■ Problem to work on:
Pick out and copy every line below that has the word "frame".

-------- Exercise material

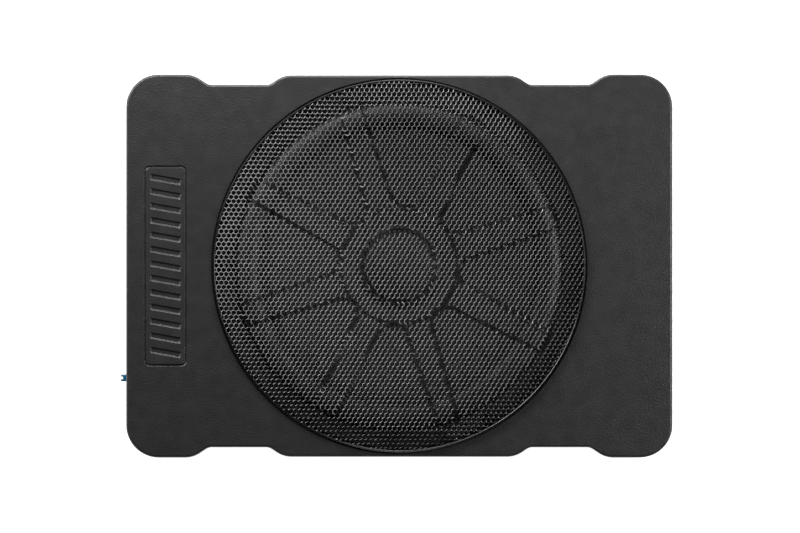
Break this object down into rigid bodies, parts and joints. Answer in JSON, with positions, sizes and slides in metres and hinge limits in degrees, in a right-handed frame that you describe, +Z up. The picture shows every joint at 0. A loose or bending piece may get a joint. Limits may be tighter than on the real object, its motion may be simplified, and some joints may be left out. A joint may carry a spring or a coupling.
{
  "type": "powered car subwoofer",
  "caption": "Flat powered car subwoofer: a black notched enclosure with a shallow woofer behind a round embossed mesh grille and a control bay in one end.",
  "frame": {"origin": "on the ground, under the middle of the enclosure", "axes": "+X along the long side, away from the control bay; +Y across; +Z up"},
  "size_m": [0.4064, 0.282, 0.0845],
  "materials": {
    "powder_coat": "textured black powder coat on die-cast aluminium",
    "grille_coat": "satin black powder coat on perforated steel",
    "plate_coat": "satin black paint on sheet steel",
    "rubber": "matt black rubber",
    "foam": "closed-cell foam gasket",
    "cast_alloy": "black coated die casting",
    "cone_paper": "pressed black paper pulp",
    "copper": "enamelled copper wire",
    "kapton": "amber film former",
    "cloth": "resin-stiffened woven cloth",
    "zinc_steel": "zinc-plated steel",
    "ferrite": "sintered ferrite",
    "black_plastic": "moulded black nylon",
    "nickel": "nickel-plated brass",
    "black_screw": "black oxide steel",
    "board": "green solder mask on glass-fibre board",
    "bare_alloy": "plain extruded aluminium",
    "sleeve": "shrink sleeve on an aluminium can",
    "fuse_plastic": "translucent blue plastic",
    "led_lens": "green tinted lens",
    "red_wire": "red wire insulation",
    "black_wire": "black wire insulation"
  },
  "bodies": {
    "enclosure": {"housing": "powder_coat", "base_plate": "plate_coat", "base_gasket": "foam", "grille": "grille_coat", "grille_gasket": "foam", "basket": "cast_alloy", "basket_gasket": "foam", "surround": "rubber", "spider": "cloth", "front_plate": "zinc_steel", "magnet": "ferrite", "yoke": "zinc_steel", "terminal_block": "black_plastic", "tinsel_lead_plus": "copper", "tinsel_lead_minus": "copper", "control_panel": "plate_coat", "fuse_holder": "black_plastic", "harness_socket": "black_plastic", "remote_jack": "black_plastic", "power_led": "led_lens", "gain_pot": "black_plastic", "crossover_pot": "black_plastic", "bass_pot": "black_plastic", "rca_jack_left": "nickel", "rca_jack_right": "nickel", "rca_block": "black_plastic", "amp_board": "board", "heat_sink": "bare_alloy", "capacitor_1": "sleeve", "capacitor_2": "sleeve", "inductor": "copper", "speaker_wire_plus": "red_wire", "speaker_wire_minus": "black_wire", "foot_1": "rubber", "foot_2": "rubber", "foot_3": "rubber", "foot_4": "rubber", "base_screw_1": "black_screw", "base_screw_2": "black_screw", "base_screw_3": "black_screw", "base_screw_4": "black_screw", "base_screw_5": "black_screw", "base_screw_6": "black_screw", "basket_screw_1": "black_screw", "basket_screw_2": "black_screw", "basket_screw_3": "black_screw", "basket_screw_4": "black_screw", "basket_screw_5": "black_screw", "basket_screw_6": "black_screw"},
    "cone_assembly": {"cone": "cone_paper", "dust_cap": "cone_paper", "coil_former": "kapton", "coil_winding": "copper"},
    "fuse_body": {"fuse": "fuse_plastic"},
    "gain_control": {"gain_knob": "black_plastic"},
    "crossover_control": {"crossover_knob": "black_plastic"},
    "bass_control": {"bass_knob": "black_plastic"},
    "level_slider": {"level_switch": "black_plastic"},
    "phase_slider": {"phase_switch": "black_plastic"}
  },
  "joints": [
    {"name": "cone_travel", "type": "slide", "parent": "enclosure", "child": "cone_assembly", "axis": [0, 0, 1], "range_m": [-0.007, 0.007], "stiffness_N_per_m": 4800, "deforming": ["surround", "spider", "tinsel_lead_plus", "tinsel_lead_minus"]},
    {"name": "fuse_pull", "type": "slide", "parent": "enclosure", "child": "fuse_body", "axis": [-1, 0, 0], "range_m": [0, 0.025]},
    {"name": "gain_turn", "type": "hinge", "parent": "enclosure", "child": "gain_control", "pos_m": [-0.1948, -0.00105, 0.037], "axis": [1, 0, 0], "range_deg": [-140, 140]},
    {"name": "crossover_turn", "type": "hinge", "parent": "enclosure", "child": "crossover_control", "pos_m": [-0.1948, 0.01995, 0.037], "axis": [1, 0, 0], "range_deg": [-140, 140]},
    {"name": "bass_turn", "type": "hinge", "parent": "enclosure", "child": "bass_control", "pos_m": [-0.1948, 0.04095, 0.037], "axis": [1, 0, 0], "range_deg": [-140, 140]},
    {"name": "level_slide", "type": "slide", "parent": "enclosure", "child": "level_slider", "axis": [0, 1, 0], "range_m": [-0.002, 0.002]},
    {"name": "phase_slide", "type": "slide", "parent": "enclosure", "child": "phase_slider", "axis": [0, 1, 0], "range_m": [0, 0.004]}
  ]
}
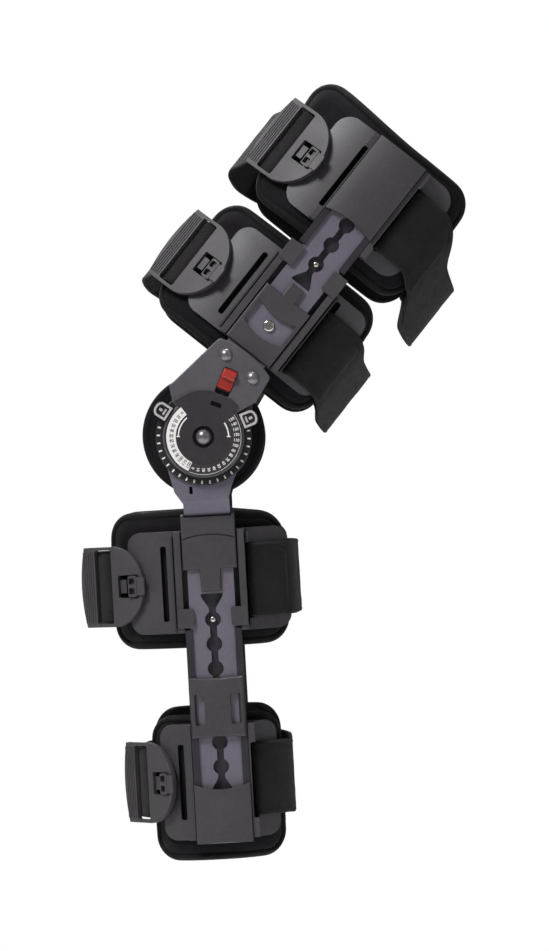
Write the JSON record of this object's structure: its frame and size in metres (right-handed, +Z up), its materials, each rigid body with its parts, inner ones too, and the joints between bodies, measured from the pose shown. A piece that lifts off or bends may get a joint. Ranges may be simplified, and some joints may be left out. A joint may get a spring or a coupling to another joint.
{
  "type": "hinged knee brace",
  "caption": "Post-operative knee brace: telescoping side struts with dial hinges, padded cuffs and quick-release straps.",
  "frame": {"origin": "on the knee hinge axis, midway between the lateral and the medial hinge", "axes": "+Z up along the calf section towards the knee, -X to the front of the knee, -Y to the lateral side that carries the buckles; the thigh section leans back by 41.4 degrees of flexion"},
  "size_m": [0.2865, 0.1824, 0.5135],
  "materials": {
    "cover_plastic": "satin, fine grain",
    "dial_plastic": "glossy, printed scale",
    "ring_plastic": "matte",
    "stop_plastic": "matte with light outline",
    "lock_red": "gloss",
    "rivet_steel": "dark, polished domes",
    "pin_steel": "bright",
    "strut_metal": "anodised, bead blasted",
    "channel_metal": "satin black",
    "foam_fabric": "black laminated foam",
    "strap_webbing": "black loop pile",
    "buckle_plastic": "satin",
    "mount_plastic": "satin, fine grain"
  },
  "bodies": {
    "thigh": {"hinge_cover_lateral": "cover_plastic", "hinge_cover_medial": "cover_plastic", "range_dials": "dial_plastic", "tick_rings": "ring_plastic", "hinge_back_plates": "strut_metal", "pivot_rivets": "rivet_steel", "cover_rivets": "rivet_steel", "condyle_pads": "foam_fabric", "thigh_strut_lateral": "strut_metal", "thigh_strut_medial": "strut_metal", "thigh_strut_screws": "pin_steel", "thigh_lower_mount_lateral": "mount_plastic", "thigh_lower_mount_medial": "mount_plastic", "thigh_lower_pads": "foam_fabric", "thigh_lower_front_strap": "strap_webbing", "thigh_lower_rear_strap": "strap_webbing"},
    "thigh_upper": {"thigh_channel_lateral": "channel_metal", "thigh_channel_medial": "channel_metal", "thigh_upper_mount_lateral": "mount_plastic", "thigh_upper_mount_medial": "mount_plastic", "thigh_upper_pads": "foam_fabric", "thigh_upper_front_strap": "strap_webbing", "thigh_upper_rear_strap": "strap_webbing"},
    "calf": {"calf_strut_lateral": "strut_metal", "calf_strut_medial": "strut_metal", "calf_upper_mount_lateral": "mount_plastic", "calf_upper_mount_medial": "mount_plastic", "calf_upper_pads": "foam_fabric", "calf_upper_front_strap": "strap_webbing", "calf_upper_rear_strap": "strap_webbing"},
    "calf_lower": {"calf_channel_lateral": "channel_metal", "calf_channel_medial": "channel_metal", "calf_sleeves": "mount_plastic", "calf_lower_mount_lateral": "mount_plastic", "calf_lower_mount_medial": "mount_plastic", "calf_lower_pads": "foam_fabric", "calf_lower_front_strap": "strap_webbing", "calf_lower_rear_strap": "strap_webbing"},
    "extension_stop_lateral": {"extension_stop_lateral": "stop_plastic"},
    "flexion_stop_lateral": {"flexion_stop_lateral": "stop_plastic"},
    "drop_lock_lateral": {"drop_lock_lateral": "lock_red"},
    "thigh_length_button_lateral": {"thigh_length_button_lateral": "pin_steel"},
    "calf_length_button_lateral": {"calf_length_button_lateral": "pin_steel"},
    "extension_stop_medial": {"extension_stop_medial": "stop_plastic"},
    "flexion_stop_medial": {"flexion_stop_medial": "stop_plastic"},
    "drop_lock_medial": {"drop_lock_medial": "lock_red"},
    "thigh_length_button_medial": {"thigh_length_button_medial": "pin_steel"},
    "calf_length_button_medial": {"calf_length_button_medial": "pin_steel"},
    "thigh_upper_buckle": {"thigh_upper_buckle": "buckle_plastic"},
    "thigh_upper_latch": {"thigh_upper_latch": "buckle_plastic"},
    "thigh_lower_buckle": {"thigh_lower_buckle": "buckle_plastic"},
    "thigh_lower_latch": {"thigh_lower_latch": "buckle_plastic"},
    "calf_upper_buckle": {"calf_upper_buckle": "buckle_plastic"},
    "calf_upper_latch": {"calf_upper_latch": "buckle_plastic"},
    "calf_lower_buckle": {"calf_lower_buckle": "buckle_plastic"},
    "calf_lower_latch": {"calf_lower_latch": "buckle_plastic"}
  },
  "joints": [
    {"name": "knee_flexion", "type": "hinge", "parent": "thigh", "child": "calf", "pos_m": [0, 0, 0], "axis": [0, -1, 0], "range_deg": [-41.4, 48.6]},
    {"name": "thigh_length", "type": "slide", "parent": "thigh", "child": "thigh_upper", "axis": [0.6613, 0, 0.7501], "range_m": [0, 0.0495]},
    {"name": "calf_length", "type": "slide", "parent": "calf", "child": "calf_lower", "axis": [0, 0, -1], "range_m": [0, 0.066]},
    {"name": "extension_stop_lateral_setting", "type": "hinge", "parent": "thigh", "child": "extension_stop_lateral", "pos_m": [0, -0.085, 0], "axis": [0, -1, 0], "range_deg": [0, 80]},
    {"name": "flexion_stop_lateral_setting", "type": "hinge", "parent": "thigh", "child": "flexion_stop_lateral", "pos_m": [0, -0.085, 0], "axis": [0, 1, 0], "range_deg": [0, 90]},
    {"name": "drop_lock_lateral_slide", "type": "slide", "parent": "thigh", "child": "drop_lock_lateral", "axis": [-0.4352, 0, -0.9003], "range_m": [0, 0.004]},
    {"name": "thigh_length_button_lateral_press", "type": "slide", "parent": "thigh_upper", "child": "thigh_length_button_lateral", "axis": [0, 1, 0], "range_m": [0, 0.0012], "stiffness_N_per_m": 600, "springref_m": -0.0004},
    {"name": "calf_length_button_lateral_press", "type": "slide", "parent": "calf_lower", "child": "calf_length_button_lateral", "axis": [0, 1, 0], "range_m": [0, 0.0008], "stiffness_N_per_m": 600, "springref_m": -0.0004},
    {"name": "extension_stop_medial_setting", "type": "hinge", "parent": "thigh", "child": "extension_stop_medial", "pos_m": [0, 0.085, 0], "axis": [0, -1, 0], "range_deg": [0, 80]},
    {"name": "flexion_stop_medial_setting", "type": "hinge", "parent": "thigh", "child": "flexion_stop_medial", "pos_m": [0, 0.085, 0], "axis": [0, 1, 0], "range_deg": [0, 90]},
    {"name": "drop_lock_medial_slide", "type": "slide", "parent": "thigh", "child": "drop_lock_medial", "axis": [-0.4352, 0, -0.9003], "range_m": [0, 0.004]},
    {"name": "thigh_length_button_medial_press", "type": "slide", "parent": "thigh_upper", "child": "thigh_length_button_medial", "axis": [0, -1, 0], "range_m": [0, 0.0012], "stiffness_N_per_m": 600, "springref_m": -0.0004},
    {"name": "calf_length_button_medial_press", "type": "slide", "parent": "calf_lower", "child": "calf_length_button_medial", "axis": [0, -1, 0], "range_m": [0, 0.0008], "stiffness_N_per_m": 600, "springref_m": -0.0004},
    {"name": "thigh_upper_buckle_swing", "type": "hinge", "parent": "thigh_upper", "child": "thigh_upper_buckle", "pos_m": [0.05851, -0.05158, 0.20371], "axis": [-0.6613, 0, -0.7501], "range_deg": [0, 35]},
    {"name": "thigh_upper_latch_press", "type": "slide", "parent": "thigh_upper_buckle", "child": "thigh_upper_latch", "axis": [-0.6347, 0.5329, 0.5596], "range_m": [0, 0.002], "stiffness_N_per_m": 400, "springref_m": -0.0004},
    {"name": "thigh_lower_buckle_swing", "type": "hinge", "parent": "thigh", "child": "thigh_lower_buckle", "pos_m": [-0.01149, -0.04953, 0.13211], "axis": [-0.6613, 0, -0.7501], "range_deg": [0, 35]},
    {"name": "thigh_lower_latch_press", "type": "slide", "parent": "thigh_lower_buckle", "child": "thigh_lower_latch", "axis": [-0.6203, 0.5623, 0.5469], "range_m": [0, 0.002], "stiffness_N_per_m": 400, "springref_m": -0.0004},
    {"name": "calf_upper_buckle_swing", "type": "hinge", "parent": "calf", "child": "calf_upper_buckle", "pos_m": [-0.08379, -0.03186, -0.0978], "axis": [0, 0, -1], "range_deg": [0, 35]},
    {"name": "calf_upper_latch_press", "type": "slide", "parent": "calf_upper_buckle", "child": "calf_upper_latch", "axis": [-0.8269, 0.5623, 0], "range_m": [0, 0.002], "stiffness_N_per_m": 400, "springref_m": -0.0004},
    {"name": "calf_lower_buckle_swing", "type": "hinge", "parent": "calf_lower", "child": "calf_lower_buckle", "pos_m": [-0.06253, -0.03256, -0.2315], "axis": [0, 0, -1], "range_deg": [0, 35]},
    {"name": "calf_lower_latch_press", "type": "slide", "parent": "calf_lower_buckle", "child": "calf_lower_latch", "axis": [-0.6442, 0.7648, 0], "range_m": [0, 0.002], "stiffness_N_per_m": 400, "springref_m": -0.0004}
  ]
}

----------------
-------- Exercise material

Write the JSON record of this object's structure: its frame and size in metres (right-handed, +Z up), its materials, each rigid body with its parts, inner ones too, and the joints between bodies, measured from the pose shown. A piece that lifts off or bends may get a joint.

----------------

■ Result for this task:
Break this object down into rigid bodies, parts and joints. Answer in JSON, with positions, sizes and slides in metres and hinge limits in degrees, in a right-handed frame that you describe, +Z up. The picture shows every joint at 0. A loose or bending piece may get a joint. Limits may be tighter than on the real object, its motion may be simplified, and some joints may be left out. A joint may carry a spring or a coupling.
  "frame": {"origin": "on the ground, under the middle of the enclosure", "axes": "+X along the long side, away from the control bay; +Y across; +Z up"},
Write the JSON record of this object's structure: its frame and size in metres (right-handed, +Z up), its materials, each rigid body with its parts, inner ones too, and the joints between bodies, measured from the pose shown. A piece that lifts off or bends may get a joint. Ranges may be simplified, and some joints may be left out. A joint may get a spring or a coupling to another joint.
  "frame": {"origin": "on the knee hinge axis, midway between the lateral and the medial hinge", "axes": "+Z up along the calf section towards the knee, -X to the front of the knee, -Y to the lateral side that carries the buckles; the thigh section leans back by 41.4 degrees of flexion"},
Write the JSON record of this object's structure: its frame and size in metres (right-handed, +Z up), its materials, each rigid body with its parts, inner ones too, and the joints between bodies, measured from the pose shown. A piece that lifts off or bends may get a joint.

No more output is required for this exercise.